江戸川亂歩の「心理試驗」の号。巻頭小説で26ページ。連續短篇探偵小説(一)
この号は日本人創作は乱歩のだけであったが、巻末の「編輯局より」という森下雨村の編集後記に乱歩関連の記事があったので、その「編輯局より」の文章の一部を下記に抜粋する。
◆本邦に於ける唯一の探偵作家である江戸川亂歩氏が本號から、連續短篇を発表せられることゝなつた。「二錢銅貨」に、近くは「D坂の殺人事件」に、讀書界を驚嘆せしめたる氏が、いよいよ探偵作家として文壇に活躍すべき門出の創作である。切に諸君の愛讀を望む。


新青年 大正十四年第一號(一月號)=一册五十錢

江戸川亂歩の「D坂の殺人事件」の号。巻頭小説で26ページ。
この号は日本人創作は乱歩のだけであったが、その「D坂」の始めと終わりに文章があったので、それを転載しておくとする。

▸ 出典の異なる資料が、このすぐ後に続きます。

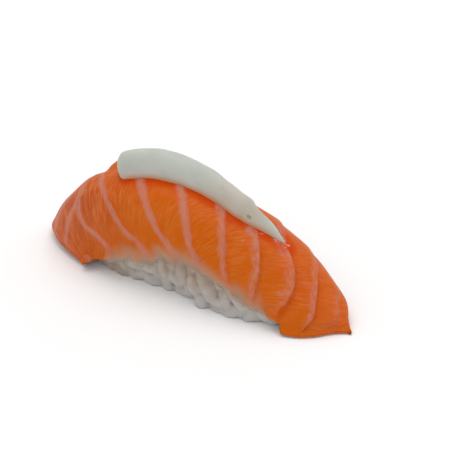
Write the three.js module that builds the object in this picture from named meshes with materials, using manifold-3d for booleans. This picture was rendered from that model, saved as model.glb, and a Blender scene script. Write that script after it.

恐らくというか、それしかありえないのだが、まず編輯部(森下雨村)による話の始めの言葉。
 嚴密なる意味よりして、我國に於ける唯一の探偵作家たる江戸川亂歩氏の力作を紹介する。氏が探偵作家としての非凡なる手腕は、會て本誌上に發表されたる「二錢銅貨」「恐ろしき錯誤」その他の作品により疾に認めらるゝところ。本篇は特に氏の力作にかゝり、構想の妙、取材の清新、而して文章の流麗暢達なるなる、眞にこれ海外探偵小説界にも容易に求めがたき傑作。或は本號所載の作品中にあつても、最も傑出したる作品の一つに算ふべきか。
次に話の終わりの作者乱歩の言葉。
■作者附記
僅かの時間で執筆を急いだのと、一つは餘り長くなることを虞れたためとで、明智の推理の最も重要なる部分、聯想診断に關する話を詳記することが出來なかつたことが殘念に思ふ。この點はいづれ稿を改めて、他の作品に於て充分に書いてみたいと思つてゐる。